A lot of things in Anthony’s shifting sense of himself can be interrogated or discussed, such as his insistence that he used to be a tap dancer, while elsewhere agreeing that he was an engineer. Well, which is it? Florian Zeller, along with screenplay collaborator Christopher Hampton, plants conflicting details and, within the tight and conventional confines of his camera blocking, refuses to give us ground beneath our feet. Anthony has, or had, another daughter Lucy, who hasn’t come to see him in some time; the shards of data we get — which, of course, could themselves be suspect — indicate that Lucy was killed in an accident. It’s certainly open to interpretation. 

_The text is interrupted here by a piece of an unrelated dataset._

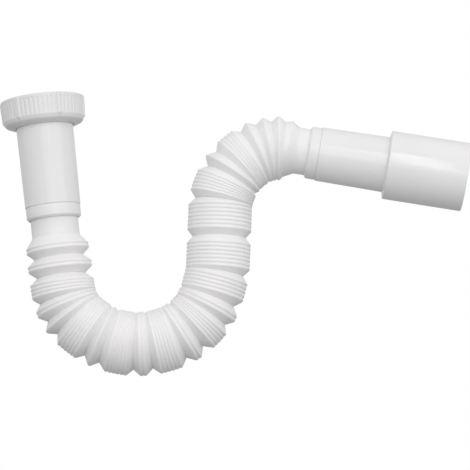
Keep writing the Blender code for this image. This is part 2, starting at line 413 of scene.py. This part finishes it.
def ringsBetween(rings, low, high):
    # The rings from pack low up to pack high, with the half fold at either end.
    return [(place, radius) for place, radius, index in rings if low - 1 < index < high]


def inletFlare():
    # From the plain cuff out to the first rim.
    spot = stepFrom((0.0, 0.0), layout["inletTilt"], cuffEnd)
    rings = []
    for along, rise in flareShape:
        heading = layout["inletTilt"] + hose["startTurn"]
        place = stepFrom(spot, heading, along * hose["flareIn"])
        turn = layout["inletTilt"] + along * hose["startTurn"]
        rings.append((frameAt(place, turn), mixed(hose["cuffIn"], packRim(0), rise)))
    return rings


def outletFlare():
    # From the last rim down to the plain cuff.
    rings = []
    lastRim = packRim(len(hose["packs"]) - 1)
    for along, rise in reversed(flareShape):
        place = stepFrom(hoseEnd, outletHeading, (1.0 - along) * hose["flareOut"])
        turn = hoseHeading + (1.0 - along) * hose["endTurn"]
        rings.append((frameAt(place, turn), mixed(hose["cuffOut"], lastRim, rise)))
    return rings


boreIn = hose["cuffIn"] - hose["cuffWall"]
boreOut = hose["cuffOut"] - hose["cuffWall"]
inletRings = [
    (shift(inletBase, seatStart), boreIn),
    (shift(inletBase, seatStart), hose["flangeIn"]),
    (shift(inletBase, seatStart + layout["cuffFlange"]), hose["flangeIn"]),
    (shift(inletBase, seatStart + layout["cuffFlange"]), hose["cuffIn"]),
    (shift(inletBase, cuffEnd), hose["cuffIn"]),
    *inletFlare(),
    *ringsBetween(outerRings, 0, hose["firstSeam"]),
    *reversed(ringsBetween(innerRings, 0, hose["firstSeam"])),
    (shift(inletBase, cuffEnd), boreIn),
]
hoseTop = ringTube("hoseInletFolds", inletRings, hose["segments"])

middleRings = ringsBetween(outerRings, hose["firstSeam"], hose["secondSeam"])
middleRings += reversed(ringsBetween(innerRings, hose["firstSeam"], hose["secondSeam"]))
hoseMiddle = ringTube("hoseMiddleFolds", middleRings, hose["segments"])

outletRings = [
    *ringsBetween(outerRings, hose["secondSeam"], len(hose["packs"])),
    *outletFlare(),
    (shift(outletBase, -hose["shownOut"]), hose["cuffOut"]),
    (shift(outletBase, lastEnd - layout["cuffFlange"]), hose["cuffOut"]),
    (shift(outletBase, lastEnd - layout["cuffFlange"]), hose["flangeOut"]),
    (shift(outletBase, lastEnd), hose["flangeOut"]),
    (shift(outletBase, lastEnd), boreOut),
    (shift(outletBase, -hose["shownOut"]), boreOut),
    *reversed(ringsBetween(innerRings, hose["secondSeam"], len(hose["packs"]))),
]
hoseBend = ringTube("hoseOutletFolds", outletRings, hose["segments"])

dress(hoseTop, hosePlastic, "corrugated_hose")
dress(hoseMiddle, hosePlastic, "corrugated_hose", "hose")
dress(hoseBend, hosePlastic, "corrugated_hose")
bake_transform(hoseTop)
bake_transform(hoseBend)

print("pipes and rings")
inletPipe = {
    "radius": 0.0168,
    "draft": 0.0005,
    "wall": 0.0026,
    "seatWall": 0.0009,
    "flangeReach": 0.0024,
    "flangeStart": 0.0028,
    "flangeThickness": 0.0024,
}
bore = inletPipe["radius"] - inletPipe["wall"]
pipeTip = inletPipe["radius"] - inletPipe["draft"]
seat = pipeTip - inletPipe["seatWall"]
flangeRadius = inletPipe["radius"] + inletPipe["flangeReach"]
flangeEnd = inletPipe["flangeStart"] + inletPipe["flangeThickness"]
shoulder = seatStart - layout["clearance"]
pipe = turnedPiece(
    "inletPipeBody",
    [
        (bore, inletPipe["flangeStart"], smallBend),
        (flangeRadius, inletPipe["flangeStart"], smallBend),
        (flangeRadius, flangeEnd, smallBend),
        (inletPipe["radius"], flangeEnd, softBend),
        (pipeTip, layout["inletLength"], smallBend),
        (seat, layout["inletLength"], tightBend),
        (seat, shoulder, 0.0),
        (bore, shoulder, tightBend),
    ],
    inletBase,
)
dress(pipe, pipePlastic, "inlet_pipe", "inlet")

ringShape = {
    "wall": 0.0008,
    "chamfer": 0.0011,
    "inletSink": 0.0003,
    "outletSink": 0.0005,
    "seam": 0.00003,
}


def ringProfile(outer, length, seatRadius):
    spigot = seatRadius - layout["clearance"]
    inside = spigot - ringShape["wall"]
    face = length + layout["clearance"] - ringShape["seam"]
    return [
        (inside, 0.0, tightBend),
        (outer - ringShape["chamfer"], 0.0, smallBend),
        (outer, ringShape["chamfer"], softBend),
        (outer, face, tightBend),
        (spigot, face, 0.0),
        (spigot, length + layout["ringSpigot"], tightBend),
        (inside, length + layout["ringSpigot"], tightBend),
    ]


turnRound = Matrix.Rotation(math.pi, 4, "X")
inletRing = turnedPiece(
    "inletRetainingRing",
    ringProfile(pipeTip - ringShape["inletSink"], layout["inletRingLength"], seat),
    shift(inletBase, inletRingEnd) @ turnRound,
)
dress(inletRing, ringPlastic, "inlet_retaining_ring", "inlet")

outletPipe = {
    "radius": 0.0159,
    "draft": 0.0005,
    "wall": 0.0021,
    "seatWall": 0.0008,
    "narrow": 0.0400,
    "step": 0.0008,
    "wideRadius": 0.0203,
    "wideWall": 0.0021,
    "wide": 0.0467,
    "cone": 0.0050,
    "coneBend": 0.0010,
    "edgeBend": 0.0008,
}
outletSeat = outletPipe["radius"] - outletPipe["seatWall"]
outletRingRadius = outletPipe["radius"] - ringShape["outletSink"]
outletRing = turnedPiece(
    "outletRetainingRing",
    ringProfile(outletRingRadius, hose["outletRingLength"], outletSeat),
    outletBase,
)
dress(outletRing, ringPlastic, "outlet_retaining_ring", "outlet")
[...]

Hopkins makes Anthony prickly and ungovernable, a modern-day Lear raging against the storm in his own head. Ultimately, as in Wit (with Emma Thompson’s least-seen great performance), Anthony — as will we all — comes full circle into whimpering infancy. If we shed a tear, we do so not for him but for ourselves. The long, intolerable slide into oblivion — the immovable arc of the universe. Sometimes a story like this gets told with a spoonful of genre sugar; a lot of science fiction, for instance, runs on speculation about identity and humanity. So the tale is told sidewise, to spare the viewer a direct hit of pain. The Father stays within our unremarkable reality, a world we recognize, until we no longer do.